Comment les cédéroms peuvent-ils contribuer à l'apprentissage de la langue allemande et particulièrement au développement lexical ? Existe-t-il des spécificités de ce support multimédia qui sont susceptibles de favoriser l'apprentissage lexical ? Quelles sont les limites de cet outil ? Nous tenterons de répondre à ces questions en analysant quatre cédéroms utilisés avec une fréquence importante par les étudiants du Centre de langues de l'université Lumière Lyon 2. Il s'agit des cédéroms "Infolangue", "Einblicke", "Tell me more" et "Reflex' Deutsch".

Après une présentation de ces quatre cédéroms et de leurs caractéristiques liées au supports multimédia (interactivité, adaptabilité, feedback), nous étudierons le travail lexical effectué par les apprenants. Nous nous intéressons aux conditions de compréhension des unités lexicales grâce aux données disponibles sur les cédéroms, aux aides prévues par les concepteurs et à l'intérêt des exercices. Nous souhaitons également savoir si les cédéroms se prêtent à l'apprentissage de l'encodage des unités lexicales. A cette fin, nous verrons différents types d'exercices et les opportunités pour la mémorisation des informations lexicales. Enfin, il nous examinerons le rôle de l'enseignant de langues. Comment peut-il accompagner le travail des apprenants avec les cédéroms ? Doit-il assumer de nouvelles compétences ? Tout au long de notre étude, les quatre cédéroms nous fourniront des exemples par rapport au décodage et à l'encodage des unités lexicales. En même temps, nous proposons de vérifier les cinq hypothèses suivantes :

  1. L'utilisation de nombreuses photos de couleurs et le caractère ludique d'un grand nombre d'exercices nous amènent à supposer que les cédéroms constituent un outil de travail motivant apte à déclencher l'investissement de l'apprenant pour l'acquisition lexicale.
  2. L'incapacité de la machine à répondre aux questions spontanées de l'apprenant et l'exigence des cédéroms en termes de connaissances par rapport à l'utilisation efficace des cédéroms nous laissent penser que les difficultés rencontrées sur le plan affectif, technique et par rapport au choix des activités rendent indispensables les conseils et le soutien de l'enseignant de langues.
  3. La correction automatique des exercices apporte un feedback utile pour la progression lexicale sans que les apprenants l'exploitent entièrement.
  4. Puisqu'en termes d'acquisition lexicale, la création et la vérification des hypothèses langagières s'avèrent importantes pour le développement de l'interlangue, une seule présentation contextuelle des unités lexicales en rapport avec les thèmes sélectionnés ne semble pas suffire. Cela rend essentiel une utilisation libre des unités lexicales et une analyse des erreurs.
  5. Enfin, la diversité des types d'apprenants a comme conséquence différents comportements. Le degré d'utilisation des compétences métacognitives devrait donc être variable d'un apprenant à l'autre. Ainsi, proposer des activités spécifiques devrait rendre possible le développement de la conscience métacognitive et de la réflexion individuelle.

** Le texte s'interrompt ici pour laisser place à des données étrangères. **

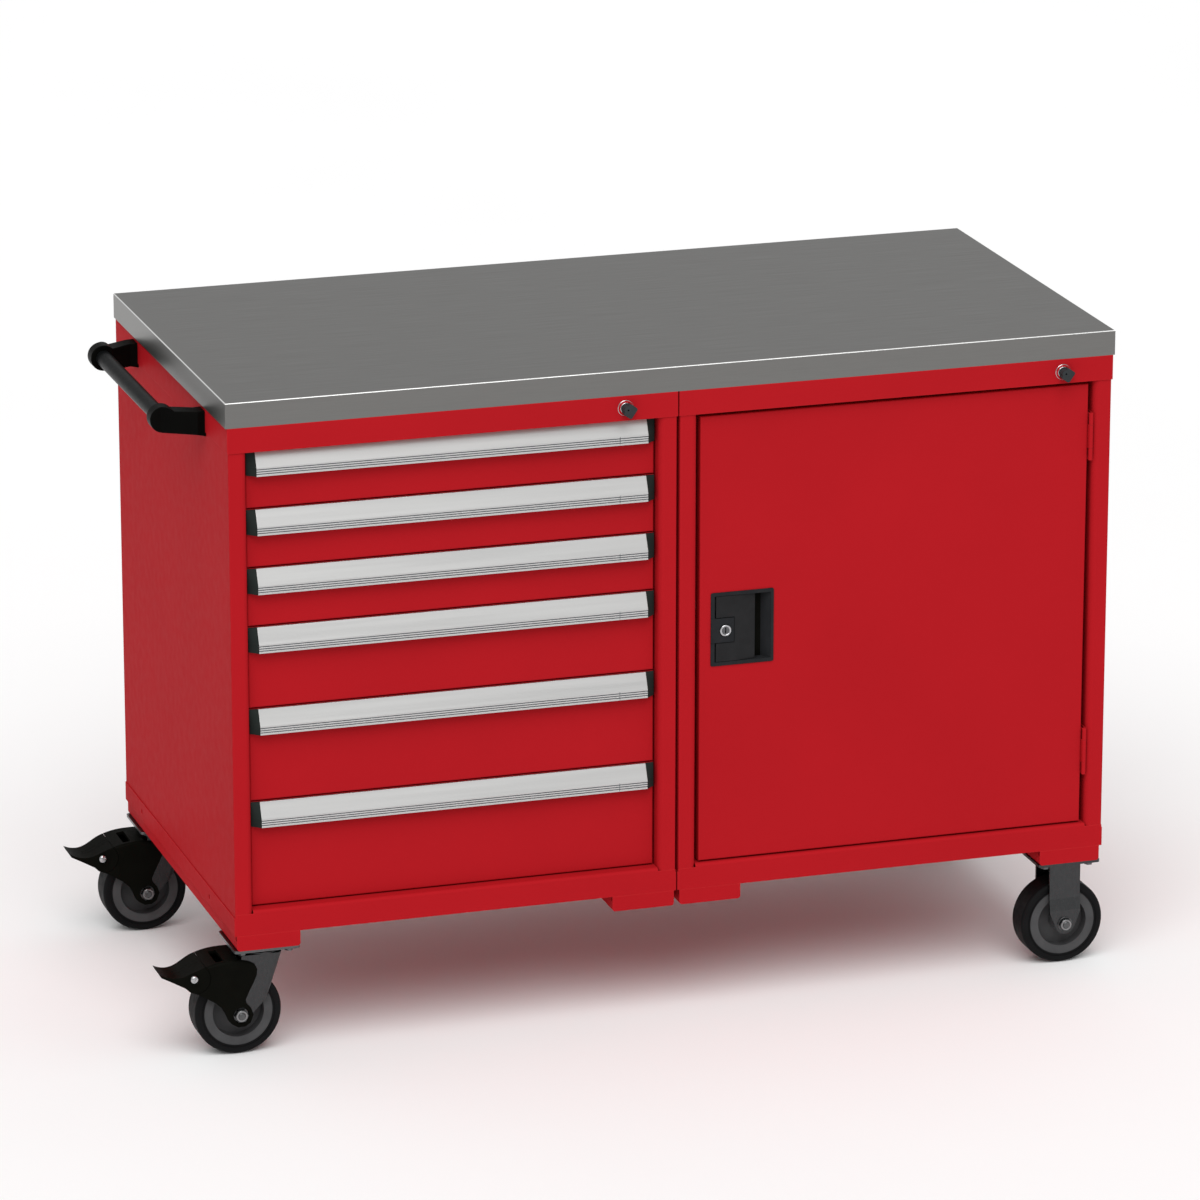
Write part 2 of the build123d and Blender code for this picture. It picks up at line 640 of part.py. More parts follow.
def latch_lock():
    centre = (LATCH_LOCK_X, LATCH_LOCK_Z)
    plug = rod("y", PLUG_RADIUS + 2, centre, LATCH_FRONT - 2, LATCH_FRONT + LATCH_DEPTH)
    cam = block(centre[0] - 5, centre[0] + 5, LATCH_FRONT + LATCH_DEPTH, LATCH_FRONT + LATCH_DEPTH + 2,
                centre[1] - 18, centre[1] + 6)
    slot = block(centre[0] - 1, centre[0] + 1, LATCH_FRONT - 3, LATCH_FRONT + 4,
                 centre[1] - 4.5, centre[1] + 4.5)
    return plug + cam - slot


def lock_barrel(centre):
    ring = rod("y", LOCK_RING_RADIUS, centre, -1.5, 0)
    ring = chamfer(ring.edges().group_by(Axis.Y)[0], 0.8)
    tube = rod("y", BARREL_RADIUS, centre, -3, 16)
    tube = chamfer(tube.edges().group_by(Axis.Y)[0], 0.6)
    return ring + tube - rod("y", PLUG_RADIUS + PLUG_CLEARANCE, centre, -3, 16)


def lock_key(centre):
    """Turning plug with the key's moulded bow hanging from it."""
    plug = rod("y", PLUG_RADIUS, centre, -3, 18)
    cam = block(centre[0] - 6, centre[0] + 6, 16.5, 18.5, centre[1] - 12, centre[1] + 6)
    bow = fillet(Box(KEY_BOW[0], KEY_REACH - 3, KEY_BOW[1]).edges().filter_by(Axis.Y), 3)
    bow = fillet(bow.edges().group_by(Axis.Y)[0], 1)
    bow = Pos(KEY_BOW_SHIFT, 0, 0) * bow
    bow = Pos(centre[0], -(KEY_REACH + 3) / 2, centre[1]) * Rot(0, KEY_HANG, 0) * bow
    shank = rod("y", KEY_SHANK_RADIUS, centre, -KEY_REACH, -3)
    eye = rod("y", 1.5, centre, -KEY_REACH, -KEY_REACH + 4)
    return plug + cam + bow + shank - eye


def push_bracket():
    """Bracket nearer the front: a foot on the cabinet and an arm leaning back to the round end."""
    side = CABINET_LEFTS[0] - CAP_OVERHANG
    heel = side - BRACKET_HEEL
    bottom, top = BRACKET_FOOT_Z
    foot_near, foot_far = BRACKET_FOOT
    end_near, end_far = BRACKET_END
    below, above = BRACKET_DRAFT
    tip = PUSH_BAR_X - 1.25 * BRACKET_END_RADIUS
    near_shoulder, far_shoulder = BRACKET_SHOULDER
    arm = outline([
        (side, top),
        (side, bottom),
        (heel, bottom + below),
        (PUSH_BAR_X, PUSH_BAR_Z - BRACKET_END_RADIUS),
        (PUSH_BAR_X, top - above),
    ])
    plan = outline([
        (side, foot_near),
        (heel, foot_near),
        (PUSH_BAR_X - near_shoulder, end_near),
        (tip, end_near),
        (tip, end_far),
        (PUSH_BAR_X + far_shoulder, end_far),
        (heel, foot_far),
        (side, foot_far),
    ])
    shape = prism(arm, "y", foot_near, end_far)
    shape += rod("y", BRACKET_END_RADIUS, (PUSH_BAR_X, PUSH_BAR_Z), foot_near, end_far)
    shape &= prism(plan, "z", 0, BENCH_HEIGHT)
    shape = fillet(shape.edges().filter_by(lambda edge: edge.center().X < side - 1), BRACKET_EDGE)
    pad = block(side - 1, CABINET_LEFTS[0], foot_near, foot_far, bottom, CABINET_TOP - CAP_HEIGHT)
    return shape + pad


def push_bar():
    near = BRACKET_END[1]
    return rod("y", PUSH_BAR_RADIUS, (PUSH_BAR_X, PUSH_BAR_Z), near, 2 * BRACKET_MIDDLE_Y - near)


def castor_plate(x, y):
    plate = block(x - PLATE_LENGTH / 2, x + PLATE_LENGTH / 2, y - PLATE_WIDTH / 2, y + PLATE_WIDTH / 2,
                  PLATE_BOTTOM, CHANNEL_BOTTOM)
    plate = fillet(plate.edges().filter_by(Axis.Z), PLATE_CORNER)
    half = BOLT_SPACING / 2
    holes = [rod("z", BOLT_RADIUS, (x + a, y + b), PLATE_BOTTOM, CHANNEL_BOTTOM)
             for a in (-half, half) for b in (-half, half)]
    return plate - holes


def swivel_plate(x, y):
    """Top plate with the fixed half of the ball race and the kingpin."""
    race = rod("z", RACE_RADIUS, (x, y), FORK_TOP + 3.5, PLATE_BOTTOM)
    race = fillet(race.edges().group_by(Axis.Z)[0], 2)
    pin = rod("z", KINGPIN_RADIUS, (x, y), FORK_TOP - FORK_SHEET - 1, FORK_TOP + 4)
    head = rod("z", KINGPIN_RADIUS + 5, (x, y), FORK_TOP - FORK_SHEET - 6, FORK_TOP - FORK_SHEET - 0.6)
    return castor_plate(x, y) + race + pin + head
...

Afin de connaître le comportement effectif des apprenants dans ces différentes situations d'apprentissage, nous avons mené, au cours des années universitaires 2002/2003 et 2003/2004, diverses enquêtes auprès des étudiants (d’un niveau intermédiaire en allemand) inscrits au du Centre de langues de l'université Lumière Lyon 2. Notre corpus comprend également des fiches de travail "cédérom" sur lesquelles les étudiants ont noté les unités lexicales nouvellement rencontrées au cours du travail avec les cédéroms et des rédactions écrites organisées par nous. Enfin, les étudiants ont été mis dans des situations de correcteur des productions écrites de leurs camarades. Sur des fiches de travail "correction", ils ont noté leurs commentaires et réflexions métacognitives. Les résultats empiriques obtenus nous conduiront à reposer les questions de l'importance de l'utilisation des apports techniques du support numérique, de l'attitude de travail de l'apprenant et du rôle de l'enseignant.